Still life (1993-2000), una distesa di attrezzi risalenti alla tarda età della pietra, acquistati nei mercati delle pulci, ricorda anche che il design ha le sue radici nella sopravvivenza. Ai Wewei invita il pubblico a riflettere sulle culture che questi oggetti rappresentano, evidenziando lo scontro tra due opposti sistemi di valori: l’artigianato e la produzione di massa gestita dalle grandi compagnie. L’opera Han dynasty urn with Coca Cola logo del 2014, composta da un’urna della dinastia Han (206 a.C. – 220 d.C.) sulla quale ha dipinto il logo della Coca-Cola Company, invita a riflettere su questo scontro tra culture e valori.
Nella sezione Ordinary Things sono esposte riproduzioni in materiali preziosi di oggetti comuni.

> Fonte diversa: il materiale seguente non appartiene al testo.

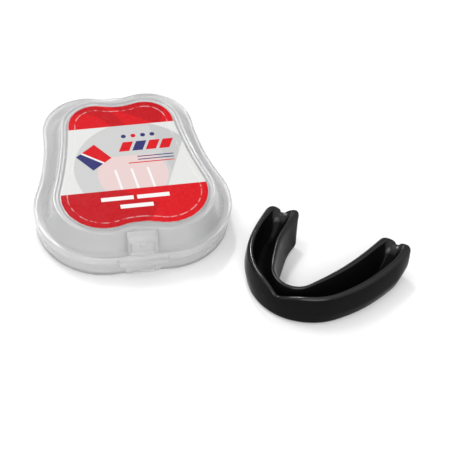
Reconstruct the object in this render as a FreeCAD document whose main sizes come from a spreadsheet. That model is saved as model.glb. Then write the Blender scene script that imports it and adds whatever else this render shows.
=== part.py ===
import FreeCAD, Part
import math
import os
import Sketcher
from FreeCAD import Placement, Rotation, Vector

# Boxing mouthguard with its hinged plastic case. Millimetres, +Z up. The origin is the centre of the
# case's flat underside, the latch faces -Y and the hinge is at the back, +Y. The mouthguard lies on
# the same plane to the front right of the closed case.

# Driving dimensions. The case's four-lobed outlines are drawn with arcs alone: two rear lobes and two
# front lobes, joined by concave waists. "flange" is the widest outline, "label" the printed panel's.
DIMENSIONS = {
    "flange_rear_x": 12.3, "flange_rear_y": 26.3, "flange_rear_radius": 18.5,
    "flange_front_x": 11.7, "flange_front_y": 15.8, "flange_front_radius": 27.7,
    "flange_rear_waist": 27.5, "flange_front_waist": 190.0, "flange_side_waist": 96.0,
    "label_rear_x": 10.0, "label_rear_y": 19.1, "label_rear_radius": 11.2,
    "label_front_x": 12.3, "label_front_y": 19.1, "label_front_radius": 16.7,
    "label_rear_waist": 22.5, "label_front_waist": 26.5, "label_side_waist": 184.0,
    # base tray
    "tray_height": 8.0, "tray_inset": 0.8, "tray_inner_inset": 2.3, "tray_floor": 1.4, "tray_round": 2.4,
    "spigot_inset": 1.5, "spigot_height": 2.0,
    # lid shell
    "lid_bottom": 8.15, "band_height": 3.35, "band_wall": 1.2,
    "shoulder_inset": 0.8, "dome_foot_grow": 6.0, "dome_foot_height": 13.5,
    "dome_top_grow": 3.4, "dome_top_height": 20.9,
    "cavity_low_inset": 2.1, "cavity_low_height": 10.3, "cavity_foot_grow": 4.6,
    "cavity_foot_height": 12.5, "cavity_top_grow": 2.0, "cavity_top_height": 19.5,
    "rim_outer_grow": 3.3, "rim_inner_grow": 1.9, "rim_height": 0.6,
    "panel_grow": 0.4, "panel_height": 0.45, "label_thickness": 0.2,
    # front latch
    "catch_half_width": 5.95, "catch_front": 42.7, "catch_bottom": 11.6, "catch_brow": 42.1,
    "catch_brow_level": 18.4, "catch_crown": 41.0, "catch_top": 19.9, "catch_root_top": 37.2,
    "catch_root_foot": 39.4, "catch_root_low": 40.9, "window_half_width": 4.7,
    "window_bottom": 10.2, "window_top": 17.2, "window_front": 41.3, "window_depth": 5.0,
    "tongue_half_width": 4.0, "tongue_front": 40.75, "tongue_thickness": 1.0,
    "tongue_bottom": 1.46, "tongue_top": 16.5, "bump_height": 0.35, "bump_size": 1.2,
    "bump_level": 14.4,
    "lip_half_width": 9.75, "lip_front": 45.6, "lip_bottom": 8.7, "lip_top": 11.2,
    "lip_root": 42.6, "lip_brow": 10.5, "lip_corner": 1.6,
    "ledge_top_half_width": 8.0, "ledge_low_half_width": 6.15, "ledge_bottom": 3.0,
    "ledge_top": 7.8, "ledge_front": 44.4, "ledge_back": 41.6, "ledge_round": 0.6,
    "ledge_window_half_width": 4.8, "ledge_window_bottom": 4.1, "ledge_window_top": 6.9,
    "window_recess": 0.35,
    # rear hinge
    "hinge_y": 45.2, "hinge_z": 7.4, "barrel_radius": 1.5, "barrel_half_width": 4.8,
    "pin_radius": 0.8, "pin_clearance": 0.05, "pin_half_length": 7.2,
    "ear_radius": 1.6, "ear_inner_x": 5.0, "ear_width": 2.4, "ear_root_y": 42.2, "ear_shelf": 7.9,
    "ear_web_bottom": 5.0, "notch_half_width": 8.8, "notch_front_y": 41.5, "notch_top": 10.25,
    "arm_root_y": 42.6, "arm_top": 11.2, "arm_brow_y": 43.9, "arm_reach": 1.06, "arm_heel": 1.4,
    "arm_clearance": 0.05,
    # mouthguard
    "guard_height": 13.6, "guard_front_radius": 23.0, "guard_front_centre": 7.2,
    "guard_arm_x": 56.0, "guard_arm_y": 21.5, "guard_right_tip": 20.6, "guard_left_tip": 11.0,
    "guard_inner_radius": 9.0, "guard_inner_front_centre": 12.4,
    "guard_inner_arm_x": 90.0, "guard_inner_arm_y": 28.0, "guard_tip_slope": 1.5,
    "rim_lean": 1.7, "bite_flare": -2.0, "guard_heel": 3.0, "guard_corner": 2.6, "guard_bottom_round": 1.8,
    "guard_outer_wall": 2.0, "guard_inner_wall": 1.9, "channel_depth": 9.6, "channel_end": 3.0,
    "end_dip": 2.4, "dip_run": -4.0,
    "frenum_depth": 3.4, "frenum_half_width": 5.2, "frenum_front": 31.2, "frenum_length": 5.2,
    "frenum_over": 0.2,
    "no_grow": 0.0,
    "guard_x": 67.8, "guard_y": -48.3, "guard_angle": 44.2,
}
FLANGE = "flange"
LABEL = "label"

doc = FreeCAD.newDocument("mouthguard_and_case")
sheet = doc.addObject("Spreadsheet::Sheet", "Dims")
for row, (alias, value) in enumerate(DIMENSIONS.items(), start=1):
    sheet.set("A%d" % row, alias)
    sheet.set("B%d" % row, "%g" % value)
    sheet.setAlias("B%d" % row, alias)
doc.recompute()


def dim(alias):
    """The value that the sheet holds under this alias."""
    return float(sheet.get(alias))


def bind(item, prop, expression):
    """Drive a property by an expression in which each sheet alias is written as D.alias."""
    item.setExpression(prop, expression.replace("D.", "Dims."))


def new_body(label):
    body = doc.addObject("PartDesign::Body", label)
    body.Label = label
    return body


def new_sketch(body, name, role="XY_Plane", level="0"):
    """A sketch on one of the body's origin planes, moved along that plane's normal by level."""
    plane = next(item for item in body.Origin.OriginFeatures if item.Role == role)
    sketch = body.newObject("Sketcher::SketchObject", name)
    sketch.AttachmentSupport = [(plane, "")]
    sketch.MapMode = "FlatFace"
    bind(sketch, "AttachmentOffset.Base.z", level)
    return sketch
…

Per esempio una confezione per cibo d’asporto scolpita in marmo. Qualcosa di utile ma privo di valore viene così trasformato in qualcosa di inutile ma di valore. La mostra al Design Museum, è concepita come un commento al design, che l’artista orienta in senso critico, riflettendo su questioni politiche, sociali e identitarie.

Sulle stesse questioni riflette anche McQueen con una forte carica poetica e talvolta anche patetica, come nel caso del memoriale in piano sequenza. Pur se diversamente, Steve McQueen e Ai Weiwei utilizzano l’arte come strumento di critica sociale, il cui seme è stato piantato dalle proteste degli anni Sessanta e Settanta. La caustica irriverenza che spesso le caratterizzava è ben rievocata dalla scritta Fuck ‘em all con la quale Gilbert & George salutano cordialmente i visitatori, e con la quale si chiude anche il nostro itinerario di visita.